Now, you can say that a staff member likely wrote this, and that Obama probably didn’t give it a lot of thought. Yet, as my original posting on Aajonus’ summer campaign makes clear, Obama wasn’t responding to an isolated request, but as a result of a concerted effort in which all legislators were contacted, and some eventually did express support.

You can also argue that he might change his mind. After all, he does seem like a reasonable guy. And miracles do occur every once in a while. Unfortunately, they’re not something you can count on.

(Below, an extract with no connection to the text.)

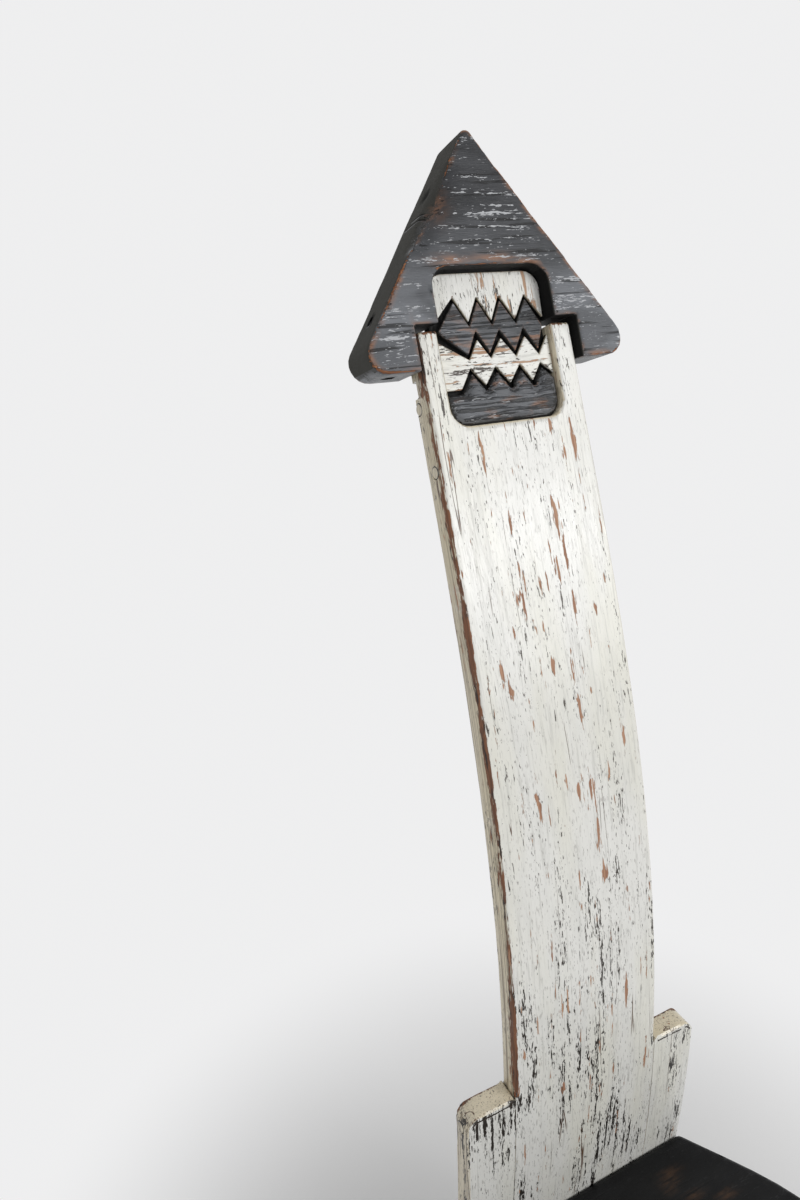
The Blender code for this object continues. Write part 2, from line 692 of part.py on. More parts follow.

All Obama’s statements and all his appointments thus far suggest he’s a big-government guy. We can’t allow the American auto industry to fail, he says. Why not? We just can’t. Same for the banking industry, the insurance industry, the mortgage industry, and every big industry that comes hat in hand seeking a multibillion dollar handout.

The President-elect may even be a super-big-government guy. There’s a movement afoot in Europe for a “world government” to tackle the big problems of climate change and financial collapse. According to a senior correspondent at the Financial Times, Barack Obama is favorably disposed.

If you think the FDA and USDA are tough, I suspect they’d look downright soft and cuddly next to a world government making decisions about what we can, and can’t, eat.

I hate to be super negative about this guy before he takes office, and I’m sure he will push constructive initiatives on energy and a few other areas. His predisposition to favor the regulators, though, isn’t encouraging.